At the end of the 2016-2017 school year, I was determined to spend my summer finding a solution to these problems. I began to inquire about possible solutions through social media networks. I received a lot of suggestions and tried quite a few, but each one seemed to be lacking the library management ease I was hoping for. Then, in one Facebook group, another teacher mentioned success with Booksource Classroom Organizer. I checked it out and it turned out to be exactly what I needed. I began using it last August and it has exceeded my expectations!

Booksource Classroom Organizer makes classroom library organization a breeze! It's a FREE web-based program that solves every single problem I listed above. You can add your books to create an inventory of your library and organize your library by genre or levels, depending on what you use. Most importantly, it makes the whole checkout process a breeze!

To get started, I created a free account and began to add my inventory. Because of my library size, this took me several sessions. At first, I was entering each ISBN by hand and that was pretty time-consuming. Another teacher mentioned that she purchased a scanner similar to the one that is often used in school libraries. I went on Amazon and found the reasonably-priced TaoTronics USB Barcode Scanner (not an affiliate link). Once I received that, entering my books was quick and easy!

After I'd scanned my entire library, I was ready for students to begin check out. From the very first day, this program was a breeze and I found myself grateful for it throughout the year. Here are several reasons why I love this program:
  • Checking books in and out is quick and easy. Students either check books out in the morning before announcements or during the day when they've finished an assignment early. I know they are being responsible because I can see them at the desktop computer that I've set up with the scanner and I hear the scanner beep when they check their book in or out. Scanning the book to check it out is a whole lot faster than writing down the title, their name, and the date of check out on a piece of paper.
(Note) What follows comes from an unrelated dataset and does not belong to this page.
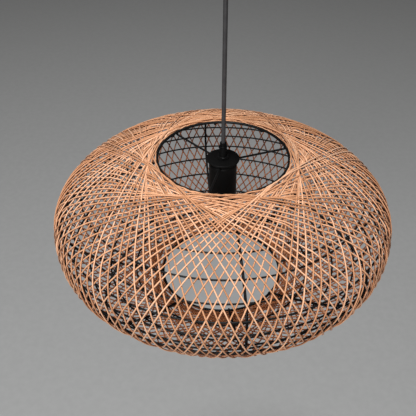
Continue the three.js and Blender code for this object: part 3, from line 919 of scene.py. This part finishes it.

  • Students are asked to review their books when they return it. We already do book reviews in my class, so this is a great chance for students to write a snippet review that peers can see when checking out their books.
  • My Dashboard gives me a great overview of student checkouts, overdue books, reviews to approve, and a nice breakdown of my inventory by genre. I definitely need more nonfiction! 
  • In the My Account section under Preferences, I can set exactly how many books each student can borrow at a time. If they haven't returned one at are at their max borrow limit, the system won't let them borrow a new one. I had zero problems with missing books this year - zero! I didn't think that was possible! 
  • Also in preferences, I can select how long students can borrow books before they are considered overdue. This is helpful because if I see that a student has had a book for over two weeks, I can have a conversation with them about it. We might determine that the book isn't interesting or isn't the right level for that student.
  • When students check in a book, they are asked to select the condition that it is in. I can add my own condition options for this in the preferences page I use to set checkout limits. 
  • I can print both classroom and student reports. For the classroom, this includes book checkout history, current books that are checked out, and overdue books. I print the current books list at the end of every week and use it as a 2-minute check-in to be sure that students still have the books on the list. I can also look at individual student checkout history and detail.
  • As long as I have access to the web, I have access to my inventory. I went on an Amazon spending spree last week, stocking up on lots of new books. I had a few on a wishlist that I thought I might have already purchased during the last school year. All I had to do was log on to my Booksource Classroom Organizer account and search for the books in my library. I had one title already, so I didn't end up making an unnecessary purchase. What a breeze! 

Those are my favorite features about this free program, but there's a lot of other great features, too. If you are looking for an effective way to manage your classroom library and make book checkout a breeze, I encourage you to explore this program. You won't be disappointed!